#### Data extract:
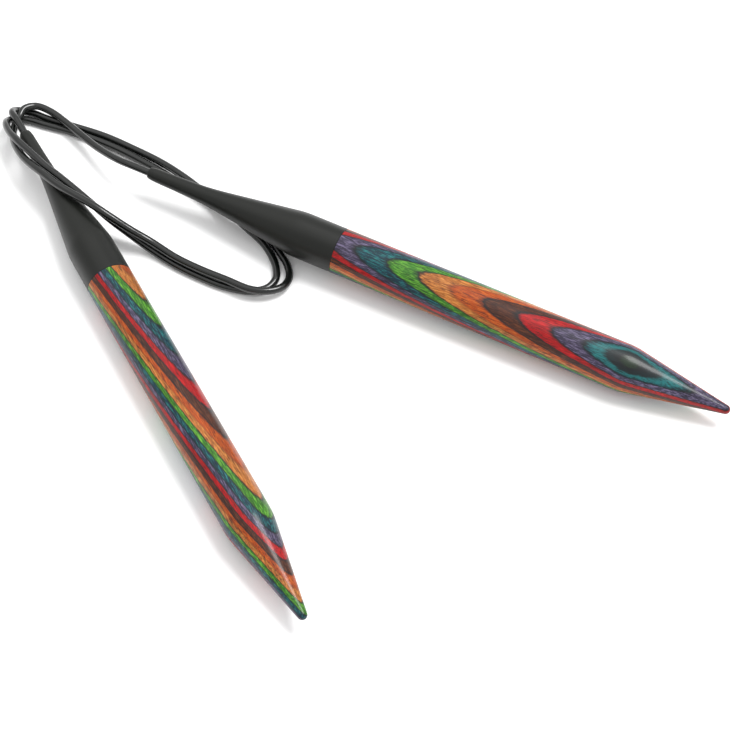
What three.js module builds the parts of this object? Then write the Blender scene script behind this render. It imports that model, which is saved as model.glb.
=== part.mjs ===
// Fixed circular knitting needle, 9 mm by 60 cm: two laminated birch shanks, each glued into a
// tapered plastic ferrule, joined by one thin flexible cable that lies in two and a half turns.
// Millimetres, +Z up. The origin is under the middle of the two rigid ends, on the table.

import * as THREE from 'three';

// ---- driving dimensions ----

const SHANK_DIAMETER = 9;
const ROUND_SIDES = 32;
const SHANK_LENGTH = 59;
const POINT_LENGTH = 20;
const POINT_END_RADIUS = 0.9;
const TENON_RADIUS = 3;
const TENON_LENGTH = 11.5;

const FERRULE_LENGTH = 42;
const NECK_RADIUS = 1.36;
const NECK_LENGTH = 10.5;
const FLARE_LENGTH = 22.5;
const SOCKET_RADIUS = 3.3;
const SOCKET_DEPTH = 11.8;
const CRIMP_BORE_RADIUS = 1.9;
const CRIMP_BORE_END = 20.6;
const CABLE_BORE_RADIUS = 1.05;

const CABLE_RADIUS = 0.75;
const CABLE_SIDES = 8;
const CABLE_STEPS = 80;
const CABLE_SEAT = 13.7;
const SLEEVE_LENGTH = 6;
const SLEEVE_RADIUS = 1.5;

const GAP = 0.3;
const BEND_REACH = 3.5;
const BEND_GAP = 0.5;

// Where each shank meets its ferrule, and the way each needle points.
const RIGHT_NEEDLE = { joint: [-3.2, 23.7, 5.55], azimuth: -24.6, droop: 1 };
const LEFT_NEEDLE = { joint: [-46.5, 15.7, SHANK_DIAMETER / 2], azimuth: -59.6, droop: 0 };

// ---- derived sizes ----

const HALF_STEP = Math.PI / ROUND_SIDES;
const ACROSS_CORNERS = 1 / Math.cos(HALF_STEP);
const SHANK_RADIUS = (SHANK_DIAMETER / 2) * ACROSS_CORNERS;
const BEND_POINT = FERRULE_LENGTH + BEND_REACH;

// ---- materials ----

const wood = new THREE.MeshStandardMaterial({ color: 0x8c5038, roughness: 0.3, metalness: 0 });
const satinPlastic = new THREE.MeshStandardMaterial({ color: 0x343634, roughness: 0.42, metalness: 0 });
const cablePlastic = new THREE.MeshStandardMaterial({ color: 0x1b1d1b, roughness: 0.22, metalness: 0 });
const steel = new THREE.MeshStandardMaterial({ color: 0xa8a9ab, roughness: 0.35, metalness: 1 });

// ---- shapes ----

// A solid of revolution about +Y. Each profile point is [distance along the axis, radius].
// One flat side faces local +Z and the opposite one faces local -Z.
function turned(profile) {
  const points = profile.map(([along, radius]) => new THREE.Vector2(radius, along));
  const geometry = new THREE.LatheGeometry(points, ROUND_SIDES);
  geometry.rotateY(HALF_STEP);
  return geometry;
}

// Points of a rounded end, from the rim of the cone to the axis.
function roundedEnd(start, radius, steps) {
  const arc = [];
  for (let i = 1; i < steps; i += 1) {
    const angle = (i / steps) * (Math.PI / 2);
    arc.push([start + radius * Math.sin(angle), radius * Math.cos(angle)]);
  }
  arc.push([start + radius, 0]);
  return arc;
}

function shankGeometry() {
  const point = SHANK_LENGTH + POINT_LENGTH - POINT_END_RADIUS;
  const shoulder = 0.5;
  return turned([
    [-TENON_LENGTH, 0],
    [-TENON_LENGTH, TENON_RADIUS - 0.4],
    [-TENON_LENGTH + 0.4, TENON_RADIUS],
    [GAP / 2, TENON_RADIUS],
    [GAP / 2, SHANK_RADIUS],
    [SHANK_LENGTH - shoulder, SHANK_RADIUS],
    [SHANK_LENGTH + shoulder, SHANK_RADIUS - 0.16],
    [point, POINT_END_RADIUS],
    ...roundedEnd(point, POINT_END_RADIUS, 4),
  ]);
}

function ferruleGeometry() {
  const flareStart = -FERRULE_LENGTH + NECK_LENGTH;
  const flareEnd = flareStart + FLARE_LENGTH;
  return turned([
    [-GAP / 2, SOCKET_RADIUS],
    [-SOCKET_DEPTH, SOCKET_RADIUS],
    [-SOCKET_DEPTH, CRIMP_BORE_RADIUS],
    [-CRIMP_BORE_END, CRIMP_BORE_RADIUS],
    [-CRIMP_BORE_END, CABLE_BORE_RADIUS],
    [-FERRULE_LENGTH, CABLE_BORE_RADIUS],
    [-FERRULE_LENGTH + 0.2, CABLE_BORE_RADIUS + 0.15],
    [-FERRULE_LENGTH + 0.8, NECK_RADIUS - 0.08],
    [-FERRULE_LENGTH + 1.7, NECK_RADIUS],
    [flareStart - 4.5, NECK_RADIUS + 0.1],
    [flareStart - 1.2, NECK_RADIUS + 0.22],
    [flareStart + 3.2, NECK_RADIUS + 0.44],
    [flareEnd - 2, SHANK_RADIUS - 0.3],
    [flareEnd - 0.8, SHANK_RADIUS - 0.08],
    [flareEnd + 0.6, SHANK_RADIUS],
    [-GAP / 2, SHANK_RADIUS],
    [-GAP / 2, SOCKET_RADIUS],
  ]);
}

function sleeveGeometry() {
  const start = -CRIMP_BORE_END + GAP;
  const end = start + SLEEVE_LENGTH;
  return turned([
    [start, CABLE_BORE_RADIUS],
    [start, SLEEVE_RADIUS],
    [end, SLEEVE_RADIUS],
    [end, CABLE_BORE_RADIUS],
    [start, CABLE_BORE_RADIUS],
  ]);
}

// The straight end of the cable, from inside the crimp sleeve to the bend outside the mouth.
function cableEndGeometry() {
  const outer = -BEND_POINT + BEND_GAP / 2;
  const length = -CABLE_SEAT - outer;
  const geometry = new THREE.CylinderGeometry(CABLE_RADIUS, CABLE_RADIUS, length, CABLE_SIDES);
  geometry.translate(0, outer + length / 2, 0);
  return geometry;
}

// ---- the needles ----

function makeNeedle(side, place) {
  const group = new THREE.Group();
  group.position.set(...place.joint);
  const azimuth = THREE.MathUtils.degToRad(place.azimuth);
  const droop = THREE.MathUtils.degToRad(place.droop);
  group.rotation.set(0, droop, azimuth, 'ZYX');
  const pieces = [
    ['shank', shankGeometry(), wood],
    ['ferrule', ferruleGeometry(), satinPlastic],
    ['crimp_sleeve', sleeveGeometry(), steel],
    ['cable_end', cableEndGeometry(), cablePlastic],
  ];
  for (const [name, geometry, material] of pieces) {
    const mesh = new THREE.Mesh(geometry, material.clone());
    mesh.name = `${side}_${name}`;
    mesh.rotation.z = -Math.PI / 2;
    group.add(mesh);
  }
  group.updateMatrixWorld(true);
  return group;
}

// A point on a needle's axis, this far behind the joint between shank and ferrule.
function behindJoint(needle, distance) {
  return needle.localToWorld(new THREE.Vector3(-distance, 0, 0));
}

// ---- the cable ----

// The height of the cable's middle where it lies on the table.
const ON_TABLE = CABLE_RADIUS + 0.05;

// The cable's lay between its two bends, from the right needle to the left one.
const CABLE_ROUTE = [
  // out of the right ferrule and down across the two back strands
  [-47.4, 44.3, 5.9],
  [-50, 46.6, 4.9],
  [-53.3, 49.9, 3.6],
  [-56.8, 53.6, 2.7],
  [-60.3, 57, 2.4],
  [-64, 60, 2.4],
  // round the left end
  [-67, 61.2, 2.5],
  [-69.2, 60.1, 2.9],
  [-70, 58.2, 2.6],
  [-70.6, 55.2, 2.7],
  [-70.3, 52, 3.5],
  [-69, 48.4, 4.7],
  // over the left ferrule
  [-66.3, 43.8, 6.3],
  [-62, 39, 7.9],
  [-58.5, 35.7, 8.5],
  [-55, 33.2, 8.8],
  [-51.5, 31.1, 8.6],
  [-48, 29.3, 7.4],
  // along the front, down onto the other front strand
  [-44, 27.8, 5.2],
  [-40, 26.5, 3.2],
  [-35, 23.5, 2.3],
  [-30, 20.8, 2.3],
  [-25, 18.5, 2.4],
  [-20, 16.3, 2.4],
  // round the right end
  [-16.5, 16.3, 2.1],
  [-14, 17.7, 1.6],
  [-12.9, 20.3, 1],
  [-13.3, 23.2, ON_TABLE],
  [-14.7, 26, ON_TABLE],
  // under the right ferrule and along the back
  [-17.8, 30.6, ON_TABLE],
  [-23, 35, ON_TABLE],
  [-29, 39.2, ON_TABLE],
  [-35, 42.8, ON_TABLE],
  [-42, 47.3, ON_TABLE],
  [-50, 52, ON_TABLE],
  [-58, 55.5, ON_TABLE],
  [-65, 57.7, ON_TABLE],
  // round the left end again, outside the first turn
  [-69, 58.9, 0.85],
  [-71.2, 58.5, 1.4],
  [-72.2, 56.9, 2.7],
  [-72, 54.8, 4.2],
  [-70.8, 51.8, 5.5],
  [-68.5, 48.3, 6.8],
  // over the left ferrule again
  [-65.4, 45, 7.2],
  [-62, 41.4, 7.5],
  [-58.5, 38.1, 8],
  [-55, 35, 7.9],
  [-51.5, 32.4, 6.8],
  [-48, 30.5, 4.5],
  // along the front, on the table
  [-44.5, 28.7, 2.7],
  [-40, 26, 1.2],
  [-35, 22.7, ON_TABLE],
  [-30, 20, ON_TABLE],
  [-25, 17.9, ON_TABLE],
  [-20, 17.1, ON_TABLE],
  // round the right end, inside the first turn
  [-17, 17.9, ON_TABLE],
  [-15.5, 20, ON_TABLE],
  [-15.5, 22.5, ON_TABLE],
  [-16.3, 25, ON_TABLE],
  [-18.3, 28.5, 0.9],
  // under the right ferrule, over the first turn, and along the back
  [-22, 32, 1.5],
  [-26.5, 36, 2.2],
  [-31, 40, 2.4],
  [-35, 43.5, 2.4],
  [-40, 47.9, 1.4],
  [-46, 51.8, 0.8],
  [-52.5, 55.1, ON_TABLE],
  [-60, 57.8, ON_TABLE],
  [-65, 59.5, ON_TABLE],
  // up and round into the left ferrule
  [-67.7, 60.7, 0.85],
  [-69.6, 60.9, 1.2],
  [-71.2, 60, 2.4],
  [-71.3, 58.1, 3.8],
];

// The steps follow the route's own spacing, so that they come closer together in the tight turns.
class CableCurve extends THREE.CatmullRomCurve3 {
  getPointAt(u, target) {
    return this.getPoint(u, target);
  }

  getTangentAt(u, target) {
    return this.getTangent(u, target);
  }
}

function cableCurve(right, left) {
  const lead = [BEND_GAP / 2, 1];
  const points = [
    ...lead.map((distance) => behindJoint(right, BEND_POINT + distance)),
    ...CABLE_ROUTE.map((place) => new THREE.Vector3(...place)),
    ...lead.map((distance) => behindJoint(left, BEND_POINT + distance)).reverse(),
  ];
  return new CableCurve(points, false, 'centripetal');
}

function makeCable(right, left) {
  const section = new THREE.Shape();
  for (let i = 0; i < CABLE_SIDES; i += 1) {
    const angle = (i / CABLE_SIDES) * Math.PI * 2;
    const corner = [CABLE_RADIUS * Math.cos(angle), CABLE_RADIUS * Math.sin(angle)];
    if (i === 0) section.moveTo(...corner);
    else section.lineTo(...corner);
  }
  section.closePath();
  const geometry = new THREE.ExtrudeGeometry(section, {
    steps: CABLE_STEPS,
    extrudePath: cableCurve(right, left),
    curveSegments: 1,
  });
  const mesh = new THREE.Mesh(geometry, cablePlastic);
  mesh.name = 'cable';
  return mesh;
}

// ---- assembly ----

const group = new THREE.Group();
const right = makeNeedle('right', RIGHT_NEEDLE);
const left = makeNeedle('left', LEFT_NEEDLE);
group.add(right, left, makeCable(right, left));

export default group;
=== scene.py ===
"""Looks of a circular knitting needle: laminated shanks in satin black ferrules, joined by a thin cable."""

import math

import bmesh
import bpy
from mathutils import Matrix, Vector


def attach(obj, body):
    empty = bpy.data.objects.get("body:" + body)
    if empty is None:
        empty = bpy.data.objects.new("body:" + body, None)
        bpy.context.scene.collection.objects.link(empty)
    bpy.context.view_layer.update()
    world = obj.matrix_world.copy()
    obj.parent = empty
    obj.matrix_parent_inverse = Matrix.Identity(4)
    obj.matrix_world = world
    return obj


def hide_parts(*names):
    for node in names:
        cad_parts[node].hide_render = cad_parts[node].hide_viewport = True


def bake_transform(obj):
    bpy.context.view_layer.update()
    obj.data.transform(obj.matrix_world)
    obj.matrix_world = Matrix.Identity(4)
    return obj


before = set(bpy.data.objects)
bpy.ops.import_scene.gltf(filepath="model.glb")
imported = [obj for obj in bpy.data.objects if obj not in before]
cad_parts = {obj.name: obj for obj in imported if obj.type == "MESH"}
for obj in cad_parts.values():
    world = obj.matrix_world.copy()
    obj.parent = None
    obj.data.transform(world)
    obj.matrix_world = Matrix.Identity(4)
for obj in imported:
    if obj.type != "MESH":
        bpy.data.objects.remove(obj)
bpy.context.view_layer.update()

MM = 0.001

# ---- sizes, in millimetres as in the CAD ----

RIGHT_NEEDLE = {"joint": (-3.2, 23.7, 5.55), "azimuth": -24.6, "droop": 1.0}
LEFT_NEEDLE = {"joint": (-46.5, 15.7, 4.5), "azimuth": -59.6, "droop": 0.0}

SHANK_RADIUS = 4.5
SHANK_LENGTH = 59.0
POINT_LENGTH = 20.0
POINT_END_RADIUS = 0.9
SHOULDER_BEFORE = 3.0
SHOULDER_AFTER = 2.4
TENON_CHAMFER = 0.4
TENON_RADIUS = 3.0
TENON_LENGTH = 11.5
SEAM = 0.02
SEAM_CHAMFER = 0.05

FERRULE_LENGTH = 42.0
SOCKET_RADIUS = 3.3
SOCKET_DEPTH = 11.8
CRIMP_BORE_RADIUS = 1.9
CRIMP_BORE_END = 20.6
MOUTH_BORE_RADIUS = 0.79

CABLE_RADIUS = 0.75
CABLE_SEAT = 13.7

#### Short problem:
Set down the lines above as they stand, starting with the first line and ending with the line that contains "const TENON_LENGTH = 11.5;".

#### Answer for the task:
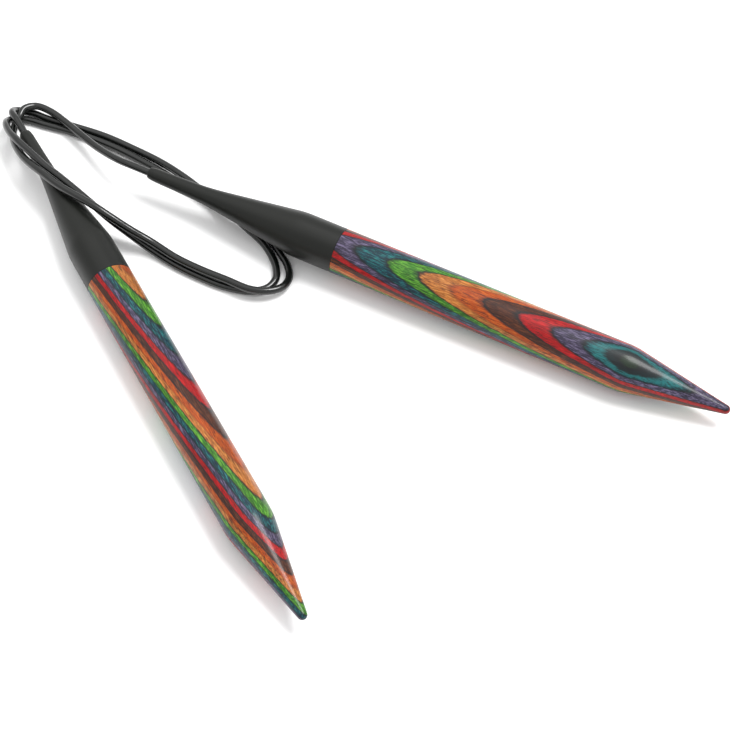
What three.js module builds the parts of this object? Then write the Blender scene script behind this render. It imports that model, which is saved as model.glb.
=== part.mjs ===
// Fixed circular knitting needle, 9 mm by 60 cm: two laminated birch shanks, each glued into a
// tapered plastic ferrule, joined by one thin flexible cable that lies in two and a half turns.
// Millimetres, +Z up. The origin is under the middle of the two rigid ends, on the table.

import * as THREE from 'three';

// ---- driving dimensions ----

const SHANK_DIAMETER = 9;
const ROUND_SIDES = 32;
const SHANK_LENGTH = 59;
const POINT_LENGTH = 20;
const POINT_END_RADIUS = 0.9;
const TENON_RADIUS = 3;
const TENON_LENGTH = 11.5;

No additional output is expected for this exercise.